Reshaping International Tax Law
Frank Brunetti, professor of law and taxation, is helping to reshape international tax law. As an observer member of the United Nations Committee of Experts on Cooperation in International Tax Matters, he recently attended the committee’s second session in Geneva, Switzerland. He was one of over 125 tax experts who attended the meeting.
At the session, Brunetti suggested reorganizing the United Nations Manual for Negotiation of Bilateral Tax Treaties between Developed and Developing Countries, which his sub-group had been working to improve. After his presentation, the committee appointed him as the coordinator of a working group to update the manual.

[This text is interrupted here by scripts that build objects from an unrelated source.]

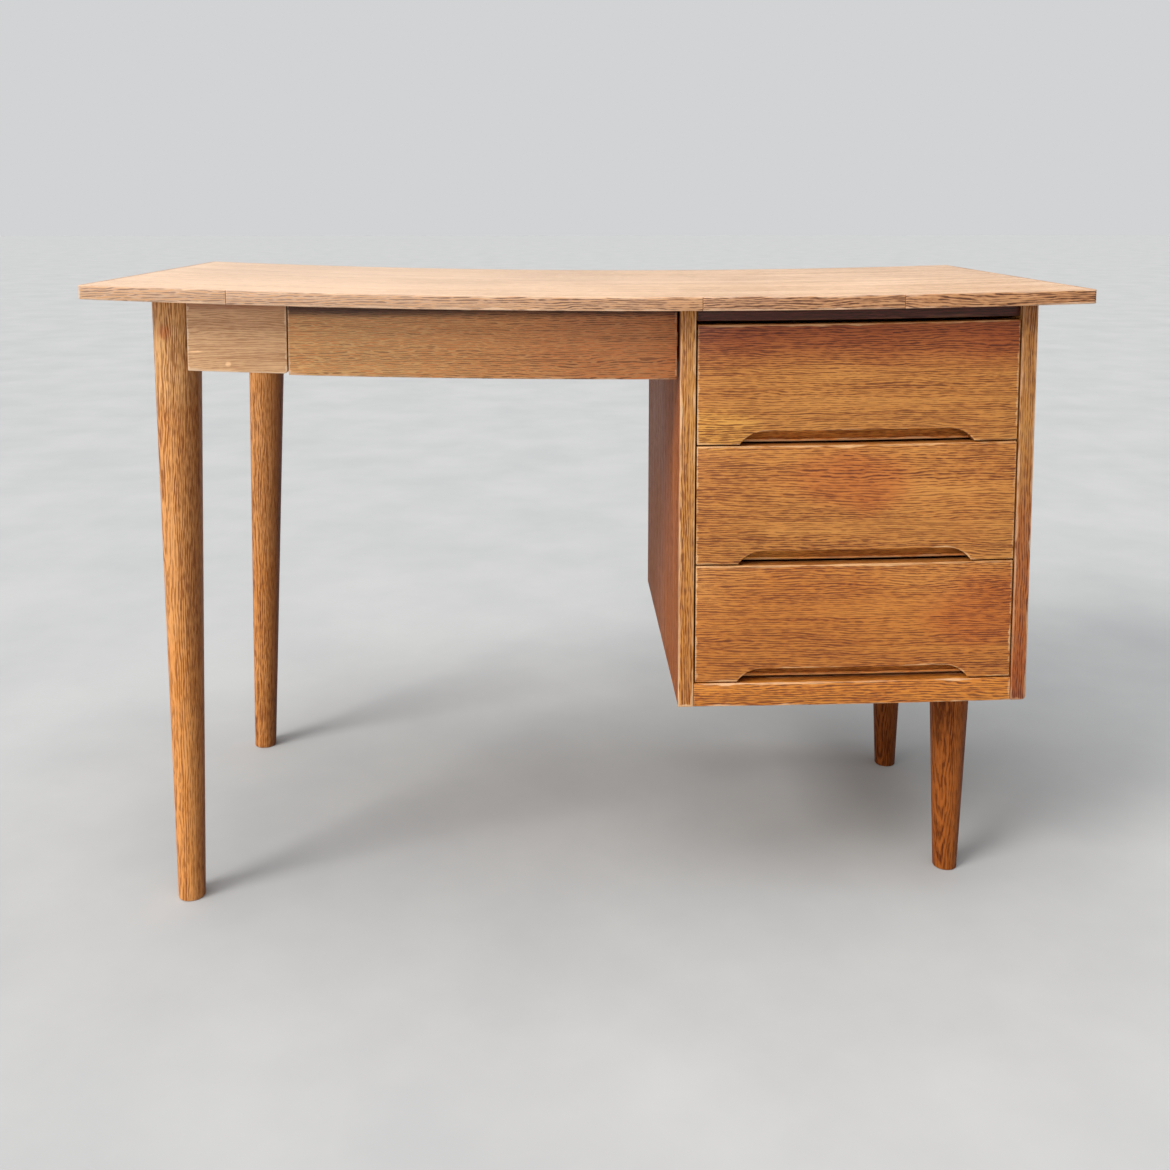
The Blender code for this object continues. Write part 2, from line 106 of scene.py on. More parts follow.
class Signal:
    """One output socket of a finish, on which shader maths is written as Python."""

    def __init__(self, graph: "FinishGraph", socket: bpy.types.NodeSocket) -> None:
        """Keep the graph and the socket."""
        self.graph = graph
        self.socket = socket

    def maths(self, operation: str, first: Any, second: Any) -> "Signal":
        """Add one Math node.

        Args:
            operation: The Math node's operation.
            first: First number or signal.
            second: Second number or signal.

        Returns:
            The result as a signal.
        """
        made = self.graph.node("ShaderNodeMath", {"operation": operation}, {0: first, 1: second})
        return Signal(self.graph, made.outputs[0])

    def __add__(self, other: Any) -> "Signal":
        """Sum."""
        return self.maths("ADD", self, other)

    def __radd__(self, other: Any) -> "Signal":
        """Sum with the number first."""
        return self.maths("ADD", other, self)

    def __sub__(self, other: Any) -> "Signal":
        """Difference."""
        return self.maths("SUBTRACT", self, other)

    def __rsub__(self, other: Any) -> "Signal":
        """Difference from a number."""
        return self.maths("SUBTRACT", other, self)

    def __mul__(self, other: Any) -> "Signal":
        """Product."""
        return self.maths("MULTIPLY", self, other)

    def __rmul__(self, other: Any) -> "Signal":
        """Product with the number first."""
        return self.maths("MULTIPLY", other, self)

    def __truediv__(self, other: Any) -> "Signal":
        """Quotient."""
        return self.maths("DIVIDE", self, other)

    def __pow__(self, other: Any) -> "Signal":
        """Power."""
        return self.maths("POWER", self, other)

    def at_most(self, other: Any) -> "Signal":
        """The smaller of two."""
        return self.maths("MINIMUM", self, other)

    def at_least(self, other: Any) -> "Signal":
        """The larger of two."""
        return self.maths("MAXIMUM", self, other)

    def size(self) -> "Signal":
        """The number without its sign."""
        return self.at_least(0.0 - self)


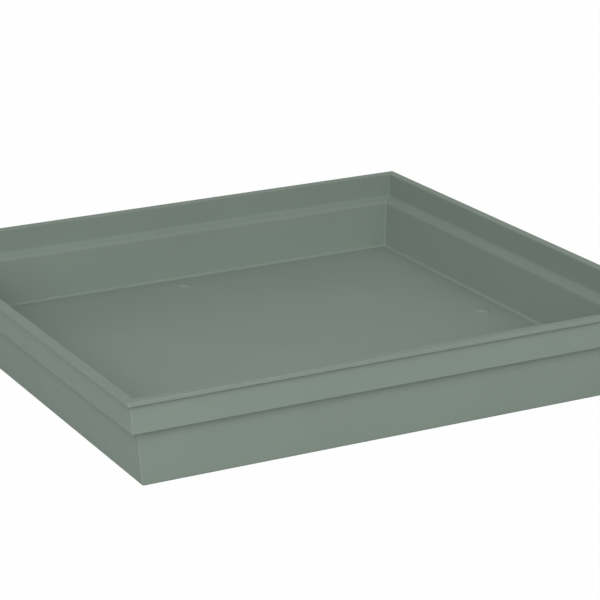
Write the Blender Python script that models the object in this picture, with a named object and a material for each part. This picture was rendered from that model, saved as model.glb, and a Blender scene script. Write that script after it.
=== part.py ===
"""Square plant saucer, one moulding in matte sage-green plastic.

The wall is a sheet of even thickness in two flights: a tapered lower wall, and
above it an upright band that stands further out and ends in a small lip. A flat
step joins them outside, and a falling ledge joins them inside. Their section is
an outline of corners in (inset, z), inset being the distance in from the lip's
outer face. Each corner is rounded by its own radius, and every point of the
rounded outline becomes one closed ring round the square plan. The rings are
bridged into one skin, and the floor's pips are joined on.

Units are metres and +Z is up. The saucer stands on z = 0 with its centre on
the Z axis, and its sides face along X and Y.
"""

from math import acos, atan2, ceil, cos, pi, radians, sin, tan

import bmesh
import bpy
from mathutils import Vector

# Overall size
SIDE = 0.400  # over the lip, both ways
HEIGHT = 0.060

# Sheet
WALL = 0.0038  # square to the face, in the band and in the lower wall
FLOOR = 0.0028

# Lip and band
LIP_HEIGHT = 0.0030
LIP_REACH = 0.0029  # how far the lip stands out from the band
BAND_HEIGHT = 0.0190  # from the lip's underside to the band's lower edge
BAND_DRAFT = radians(1.5)

# Step under the band, and the lower wall
STEP_REACH = 0.0052  # how far the band overhangs the lower wall
LEDGE_RISE = 0.0039  # from the band's lower edge up to where the ledge starts inside
LEDGE_FALL = radians(31)
WALL_DRAFT = radians(6.4)

# Foot: a flat border round the underside, with the middle raised clear of the ground
FOOT_HEIGHT = 0.0012
FOOT_WIDTH = 0.012

# Pips that hold the pot off the floor, one near the middle of each side
PIP_DIAMETER = 0.010
PIP_HEIGHT = 0.0012
PIP_FROM_EDGE = 0.0345  # from the lip's outer face to the pip's centre
PIP_ROOT = 0.0010  # how deep a pip's body reaches into the floor

# Rounding of the section's corners
LIP_ROUND = 0.0006
RIM_INNER_ROUND = 0.0008
LIP_ROOT_ROUND = 0.0004
BAND_EDGE_ROUND = 0.0005
STEP_ROUND = 0.0015
LEDGE_ROOT_ROUND = 0.0030
LEDGE_EDGE_ROUND = 0.0040
BASE_ROUND = 0.0015
FLOOR_FILLET = 0.0020
FOOT_ROUND = 0.0004

# Rounding of the plan's corners
OUTER_CORNER = 0.0012
INNER_CORNER = 0.0016

# Facets
CORNER_STEPS = 6  # facets round each corner of the plan
ARC_STEP = radians(15)  # most that a rounding turns from one facet to the next
PIP_FACETS = 24
PIP_RINGS = 3

# Finish
SAGE_GREEN = (0.20, 0.25, 0.21, 1.0)
ROUGHNESS = 0.7


def clear_scene():
    for obj in list(bpy.data.objects):
        bpy.data.objects.remove(obj, do_unlink=True)


def plastic():
    """Moulded polypropylene, coloured through."""
    material = bpy.data.materials.new("sage_plastic")
    material.use_nodes = True
    shader = material.node_tree.nodes["Principled BSDF"]
    shader.inputs["Base Color"].default_value = SAGE_GREEN
    shader.inputs["Roughness"].default_value = ROUGHNESS
    shader.inputs["Metallic"].default_value = 0.0
    return material


def at_height(line, z):
    """Point at height z on the straight line through two points."""
    p, q = line
    return p + (q - p) * ((z - p.y) / (q.y - p.y))


def meet(p, u, q, v):
    """Point where the line through p along u meets the line through q along v."""
    across = u.x * v.y - u.y * v.x
    reach = ((q.x - p.x) * v.y - (q.y - p.y) * v.x) / across
    return p + u * reach


def moved_inwards(line, distance):
    """A straight line that runs downwards, shifted square to itself towards the middle."""
    run = (line[1] - line[0]).normalized()
    shift = Vector((-run.y, run.x)) * distance
    return [point + shift for point in line]


def section():
    """Corners of the section as (point, rounding, plan corner), from underside to floor."""
    lip_foot = HEIGHT - LIP_HEIGHT
    band_foot = lip_foot - BAND_HEIGHT
    band_edge = Vector((LIP_REACH + BAND_HEIGHT * tan(BAND_DRAFT), band_foot))
    band = [Vector((LIP_REACH, lip_foot)), band_edge]
    step_root = band_edge + Vector((STEP_REACH, 0.0))
    base = Vector((step_root.x + band_foot * tan(WALL_DRAFT), 0.0))
    wall = [step_root, base]

    floor_top = FOOT_HEIGHT + FLOOR
    band_inside = moved_inwards(band, WALL)
    wall_inside = moved_inwards(wall, WALL)
    ledge_root = at_height(band_inside, band_foot + LEDGE_RISE)
    ledge_run = Vector((cos(LEDGE_FALL), -sin(LEDGE_FALL)))
    ledge_edge = meet(ledge_root, ledge_run, wall_inside[0], base - step_root)
    foot_inner = base.x + FOOT_WIDTH
    middle = SIDE / 2
    return [
        (Vector((middle, FOOT_HEIGHT)), 0.0, OUTER_CORNER),
        (Vector((foot_inner + FOOT_HEIGHT, FOOT_HEIGHT)), FOOT_ROUND, OUTER_CORNER),
        (Vector((foot_inner, 0.0)), FOOT_ROUND, OUTER_CORNER),
        (base, BASE_ROUND, OUTER_CORNER),
        (step_root, STEP_ROUND, OUTER_CORNER),
        (band_edge, BAND_EDGE_ROUND, OUTER_CORNER),
        (band[0], LIP_ROOT_ROUND, OUTER_CORNER),
        (Vector((0.0, lip_foot)), LIP_ROUND, OUTER_CORNER),
        (Vector((0.0, HEIGHT)), LIP_ROUND, OUTER_CORNER),
        (at_height(band_inside, HEIGHT), RIM_INNER_ROUND, INNER_CORNER),
        (ledge_root, LEDGE_ROOT_ROUND, INNER_CORNER),
        (ledge_edge, LEDGE_EDGE_ROUND, INNER_CORNER),
        (at_height(wall_inside, floor_top), FLOOR_FILLET, INNER_CORNER),
        (Vector((middle, floor_top)), 0.0, INNER_CORNER),
    ]


def rounded(corner, before, after, radius):
    """Points of the arc of the given radius that takes the place of a sharp corner."""
    back = (before - corner).normalized()
    on = (after - corner).normalized()
    half = acos(max(-1.0, min(1.0, back.dot(on)))) / 2
    turn = pi - 2 * half
    centre = corner + (back + on).normalized() * (radius / sin(half))
    start = corner + back * (radius / tan(half)) - centre
    spin = 1.0 if back.x * on.y - back.y * on.x < 0 else -1.0
    steps = max(2, ceil(turn / ARC_STEP))
    first = atan2(start.y, start.x)
    angles = [first + spin * turn * i / steps for i in range(steps + 1)]
    return [centre + Vector((cos(a), sin(a))) * radius for a in angles]


def outline():
    """The section with its corners rounded, as (inset, z, plan corner)."""
    corners = section()
    levels = []
    for i, (point, radius, plan_corner) in enumerate(corners[1:-1], start=1):
        arc = rounded(point, corners[i - 1][0], corners[i + 1][0], radius)
        levels += [(p.x, p.y, plan_corner) for p in arc]
    return levels


def ring(bm, inset, z, corner):
    """Closed ring of vertices: a square plan at this inset, its corners rounded."""
    reach = SIDE / 2 - inset - corner
    verts = []
    for quarter in range(4):
        start = quarter * pi / 2
        centre = Vector((cos(start + pi / 4), sin(start + pi / 4))) * (reach * 2 ** 0.5)
        for step in range(CORNER_STEPS + 1):
            angle = start + step / CORNER_STEPS * pi / 2
            verts.append(bm.verts.new((centre.x + corner * cos(angle), centre.y + corner * sin(angle), z)))
    return verts


def bridge(bm, low, high):
    """Band of four-sided faces between two rings, facing away from the solid."""
    count = len(low)
    for i in range(count):
        j = (i + 1) % count
        bm.faces.new((low[i], low[j], high[j], high[i]))


def shell_mesh():
    """The moulding without its pips, skinned from the underside round to the floor."""
    bm = bmesh.new()
    rings = [ring(bm, inset, z, corner) for inset, z, corner in outline()]
    for low, high in zip(rings, rings[1:]):
        bridge(bm, low, high)
    bm.faces.new(reversed(rings[0]))
    bm.faces.new(rings[-1])
    bmesh.ops.recalc_face_normals(bm, faces=bm.faces)
    mesh = bpy.data.meshes.new("saucer")
    bm.to_mesh(mesh)
    bm.free()
    return mesh


def pip_mesh():
    """One low dome on a short round root, spun about its own axis from its side outline."""
    radius = PIP_DIAMETER / 2
    dome = (radius ** 2 + PIP_HEIGHT ** 2) / (2 * PIP_HEIGHT)
    half_angle = atan2(radius, dome - PIP_HEIGHT)
    arc = [half_angle * i / PIP_RINGS for i in range(PIP_RINGS + 1)]
    side = [(dome * sin(a), dome * cos(a) - dome + PIP_HEIGHT) for a in arc]
    side += [(radius, -PIP_ROOT), (0.0, -PIP_ROOT)]
    bm = bmesh.new()
    verts = [bm.verts.new((x, 0.0, z)) for x, z in side]
    edges = [bm.edges.new(pair) for pair in zip(verts, verts[1:])]
    bmesh.ops.spin(bm, geom=verts + edges, cent=(0, 0, 0), axis=(0, 0, 1), angle=2 * pi, steps=PIP_FACETS)
    bmesh.ops.remove_doubles(bm, verts=bm.verts, dist=1e-6)
    bmesh.ops.recalc_face_normals(bm, faces=bm.faces)
    mesh = bpy.data.meshes.new("pip")
    bm.to_mesh(mesh)
    bm.free()
    return mesh


def add_object(name, mesh):
    obj = bpy.data.objects.new(name, mesh)
    bpy.context.scene.collection.objects.link(obj)
    return obj


def join_pips(saucer):
    """Four pips on the floor, one near the middle of each side, joined to the moulding."""
    mesh = pip_mesh()
    out = SIDE / 2 - PIP_FROM_EDGE
    for quarter in range(4):
        angle = quarter * pi / 2
        pip = add_object(f"pip_guide_{quarter + 1}", mesh)
        pip.location = (out * cos(angle), out * sin(angle), FOOT_HEIGHT + FLOOR)
        pip.hide_render = True
        pip.display_type = "WIRE"
        union = saucer.modifiers.new(f"pip {quarter + 1}", "BOOLEAN")
        union.operation = "UNION"
        union.solver = "EXACT"
        union.object = pip


def shade(mesh):
    """Smooth over the roundings, crisp where a face turns sharply."""
    mesh.shade_smooth()
    mesh.set_sharp_from_angle(angle=radians(40))


def build():
    clear_scene()
    mesh = shell_mesh()
    mesh.materials.append(plastic())
    shade(mesh)
    saucer = add_object("saucer", mesh)
    join_pips(saucer)


build()
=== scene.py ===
"""Square plant saucer in matte sage-green plastic: its moulded surface, its finish and the studio.

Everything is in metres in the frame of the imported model: the saucer stands on z = 0 with its
centre on the Z axis. The camera looks from the front, a little to the left and from above.
"""

from math import cos, pi, radians, sin, tan

import bpy
import numpy as np
from mathutils import Matrix, Vector


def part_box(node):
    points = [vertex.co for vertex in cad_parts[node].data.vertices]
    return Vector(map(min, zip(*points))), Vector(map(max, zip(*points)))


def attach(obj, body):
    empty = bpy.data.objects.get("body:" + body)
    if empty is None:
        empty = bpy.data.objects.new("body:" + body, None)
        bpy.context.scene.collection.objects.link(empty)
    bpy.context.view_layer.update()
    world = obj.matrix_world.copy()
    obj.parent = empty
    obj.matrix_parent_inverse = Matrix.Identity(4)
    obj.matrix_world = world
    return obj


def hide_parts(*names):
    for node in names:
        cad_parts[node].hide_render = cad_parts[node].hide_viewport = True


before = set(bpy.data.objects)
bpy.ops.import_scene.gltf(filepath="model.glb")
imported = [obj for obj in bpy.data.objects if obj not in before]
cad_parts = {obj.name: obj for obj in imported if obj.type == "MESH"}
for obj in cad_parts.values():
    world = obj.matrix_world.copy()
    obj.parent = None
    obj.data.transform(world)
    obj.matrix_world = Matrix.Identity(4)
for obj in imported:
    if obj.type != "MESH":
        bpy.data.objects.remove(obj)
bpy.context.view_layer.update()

# Overall size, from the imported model
LOW, HIGH = (np.array(corner, float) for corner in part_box("saucer"))
HALF = (HIGH[0] - LOW[0]) / 2
HEIGHT = HIGH[2] - LOW[2]

# Sheet
WALL = 0.0038
FLOOR = 0.0028
FOOT_HEIGHT = 0.0012
FOOT_WIDTH = 0.012
FLOOR_TOP = FOOT_HEIGHT + FLOOR

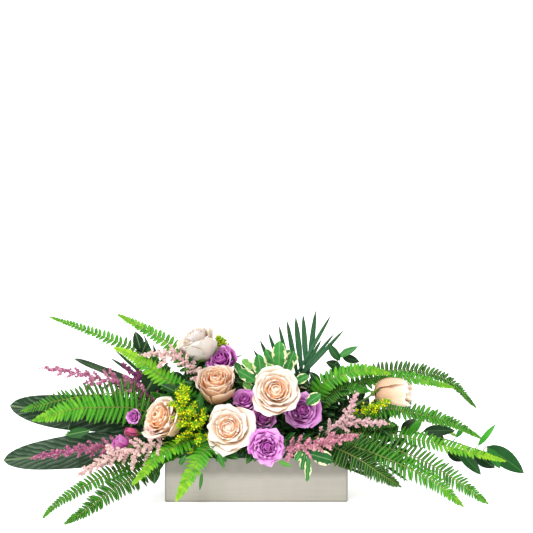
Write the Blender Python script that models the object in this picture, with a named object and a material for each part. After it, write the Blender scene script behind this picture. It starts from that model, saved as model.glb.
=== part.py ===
"""Floral table centerpiece: a long low planter box, a block of floral foam in it, and cut stems
pushed into the foam. Metres, +Z up. The origin is the middle of the planter's base, +X runs along
the planter and -Y is its front. The planting plan below is in millimetres."""

import bmesh
import bpy
import math
from mathutils import Vector

MM = 0.001

# Points nearer than this, in millimetres, count as one place.
WELD = 0.01

# Planter box, outside sizes.
PLANTER_LENGTH = 305.0
PLANTER_DEPTH = 100.0
PLANTER_HEIGHT = 75.0
PLANTER_WALL = 1.6
PLANTER_CORNER = 4.0
PLANTER_CORNER_STEPS = 4
PLANTER_FOOT = 2.0
PLANTER_FOOT_STEPS = 3

# Foam block: clear of the planter all round, standing proud of its rim.
FOAM_GAP = 1.0
FOAM_TOP = 95.0
FOAM_CHAMFER = 6.0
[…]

Over the past year, Brunetti and the members of his group eliminated portions of the manual and made significant changes to the annexes and observations. With the insight of the new working group, the manual will be revised to include various model treaties, chapters on international tax evasion and avoidance and aspects of mutual agreement procedures. The committee will also address issues such as treaty abuse, the inclusion of practical examples and treatment of Islamic financial instruments.
Brunetti’s group consists of experts from Mexico, Bahamas, Germany and Barbados and professors from St. Thomas University and the University of California at Sacramento. The group has been given a two-year time frame to complete the enormous task, and Brunetti will report on their progress at the next session.
“I believe the work of the sub-group on behalf of the sub-committee is important because it will result in a tool that can teach administrators in developing countries how to negotiate a tax treaty, how to interpret the treaty and manage their tax administration,” says Brunetti.
Through his work with the U.N. committee, Brunetti has forged invaluable relationships with international tax community experts and broadened FDU’s network of global learning.